Nouspensons que la redynamisation du marché boursier par les introductions en bourse est quelque chose de bien, mais aussi donner la possibilité aux grand public, aux actionnaires et investisseurs d’acheter et vendre facilement, parce que la technologie le permet.
Est-ce que la bourse doit être un indicateur sur la santé de l’économie nationale ?
Pour nous, la capitalisation boursière n’est pas importante. Pourquoi ? par ce que la taille de la bourse n’est pas en adéquation avec la taille de l’économie algérienne. Si on fait une comparaison, on devrait avoir une bourse plus développée et qui dépasserait logiquement les bourses de la région.
Notre objectif principal est d’attirer d’autres entreprises vers la bourse. Quand on aura attiré des entreprises de différents secteurs économiques, là, les indicateurs boursiers auront une signification. Puis, la bourse deviendra la vitrine de notre économie.

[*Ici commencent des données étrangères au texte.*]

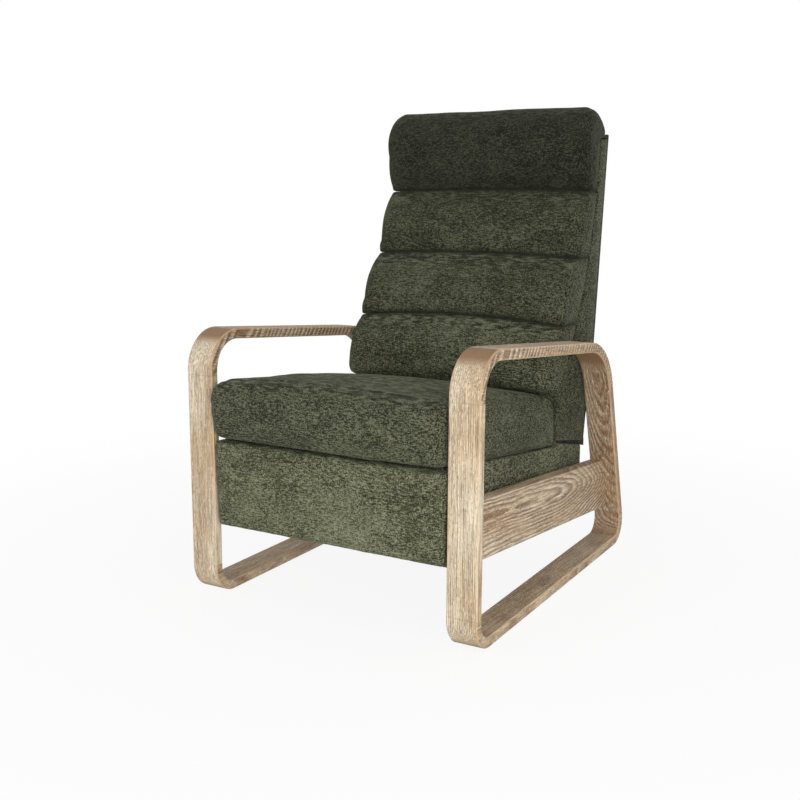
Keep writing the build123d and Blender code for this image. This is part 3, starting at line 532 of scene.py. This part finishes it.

Est-ce que cela vous fait peur de voir des entreprises se retirer de la bourse d’Alger ?
D’abord, ce qu’il faut savoir c’est qu’une société qui entre en bourse a la possibilité de se retirer. Quand vous avez seulement 6 entreprises cotées et que l’une d’entre elles veut se retirer, cela donne une mauvaise image pour l’entreprise. Comme c’est le cas pour NCA-Rouiba dont, d’ailleurs, nous n’avons pas encore reçu la demande officielle de retrait de la bourse.
Il faut aussi dire que l’intérêt et les avantages accordés par la bourse aux entreprises reste indéniable et celles qui veulent se retirer sont libres de le faire. Et nous veillerons à protéger les porteurs de titres.
Qu’en est-il des PME qui voulaient faire leur entrée à la bourse d’Alger ?
C’était, en fait, des volontés exprimées par les jeunes entrepreneurs qui cherchaient des financements. Mais ces derniers ont préféré patienter. Maintenant que l’économie semble reprendre son souffle, après l’élection du président de la République et l’installation du nouveau gouvernement, je pense que la confiance commence à revenir.
C’est l’exemple de la PME Casbah, spécialisé dans les condiments et l’agroalimentaire qui a déposé officiellement sa demande d’entrée en bourse.